Con tanta luz de celestial sabiduría, con tan grandes beneficios como venía a hacer a los hombres, no solamente no consigue su amor, sino se atrae el odio, la injusticia y la crueldad humanas, y, derramada toda su Sacratísima Sangre, expira clavado en una cruz, aceptando gustoso la muerte para dar vida a los hombres. Al recordar memorias tan tiernas, no es posible que el cristiano no se sienta hondamente conmovido de gratitud hacia su amantísimo Redentor; y el ardor de la fe, que ilumina el entendimiento del hombre y le toca el corazón, le encenderá a seguir sus huellas hasta prorrumpir en aquélla protesta tan digna de un San Pablo: ¿Quién podrá separarnos del amor de Cristo? ¿Será la tribulación? ¿o la angustia? ¿o el hambre? ¿o la desnudez? ¿o el riesgo? ¿o la persecución? ¿o la espada? Yo vivo, o más bien no soy yo el que vivo, sino que Cristo vive en mí.
Para que la humana flaqueza no se acobarde con los altísimos ejemplos del Hombre-Dios, se nos ofrece a la vez la contemplación de los de su Santísima Madre, que aunque nacida de la regia estirpe de David, nada le queda del esplendor y riquezas de sus mayores. Vive ignorada en humilde ciudad, y en casa más humilde todavía, contenta con su pobreza y soledad, en que su alma puede más libremente elevarse a Dios, su amor y suma delicia. Pero el Señor es con ella y la llena y hace dichosa con su gracia; y de ella deberá nacer en carne humana por obra del Espíritu Santo, el esperado Redentor de las gentes. A tanta exaltación, cuanto mayor es su asombro y más engrandece al Señor, tanto más profundamente se humilla, recogiéndose dentro de sí misma; y mientras queda hecha Madre de Dios, ante Él se confiesa y ofrece devotísima esclava suya.
Será Reina del cielo y de la tierra, de los ángeles y de los hombres, porque será Reina de los mártires. Se sentará en la celestial Jerusalén al lado de su Hijo, ya que constante en toda la vida y singularmente en el Calvario, bebiera con Jesús el amarguísimo cáliz de la Pasión. Ved pues, cómo la Bondad y la Providencia divinas nos muestran en María el modelo de todas las virtudes, formado expresamente para nosotros; y al contemplarla y considerar sus virtudes, ya no nos sentimos cegados por el esplendor de la infinita majestad, sino que, animados por la identidad de naturaleza, nos esforzamos con más confianza en la imitación.

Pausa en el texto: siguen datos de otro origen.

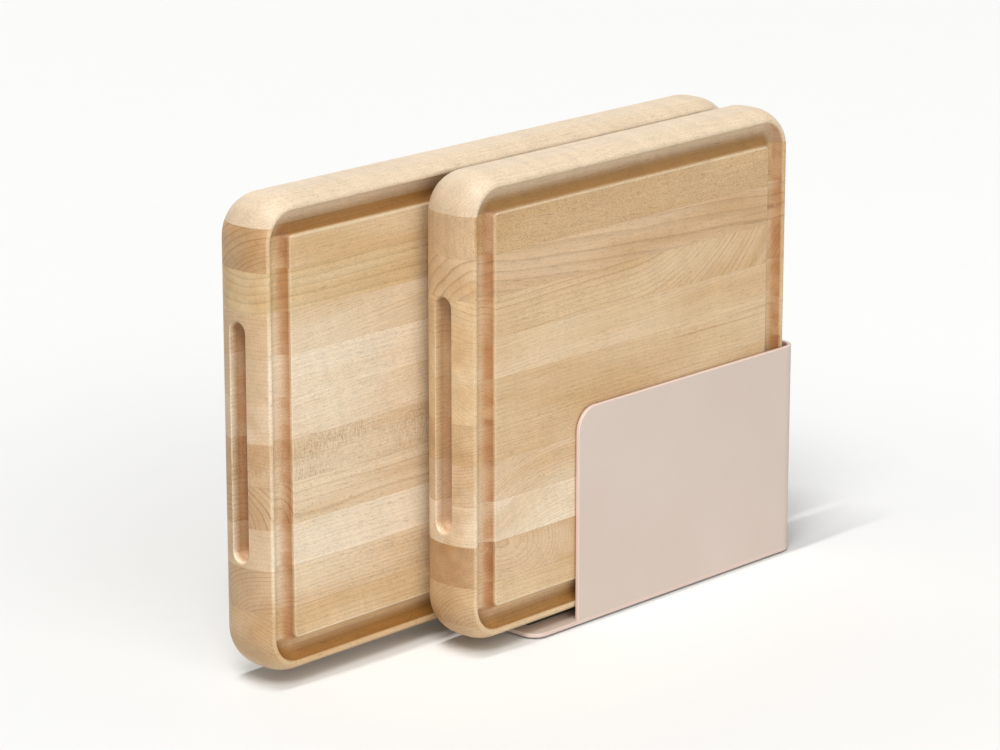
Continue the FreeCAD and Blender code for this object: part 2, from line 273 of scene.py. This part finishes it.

Si implorando su socorro nos entregamos por completo a esta imitación, nos será posible reproducir en nosotros mismos algunos rasgos de tan gran virtud y perfección, y, copiando siquiera su completa y admirable resignación con la voluntad divina, podemos seguirla por el camino del cielo. Al cielo peregrinamos, y por áspero y lleno de tribulaciones que el camino sea, no dejemos, en las molestias y fatigas, de tender suplicantes nuestras manos hacia María y de decirle con palabras de la Iglesia: A ti suspiramos gimiendo y llorando en este valle de lágrimas... Vuelve a nosotros esos tus ojos misericordiosos... Danos una vida pura; ábrenos seguro camino, para que viendo a Jesús nos alegremos eternamente.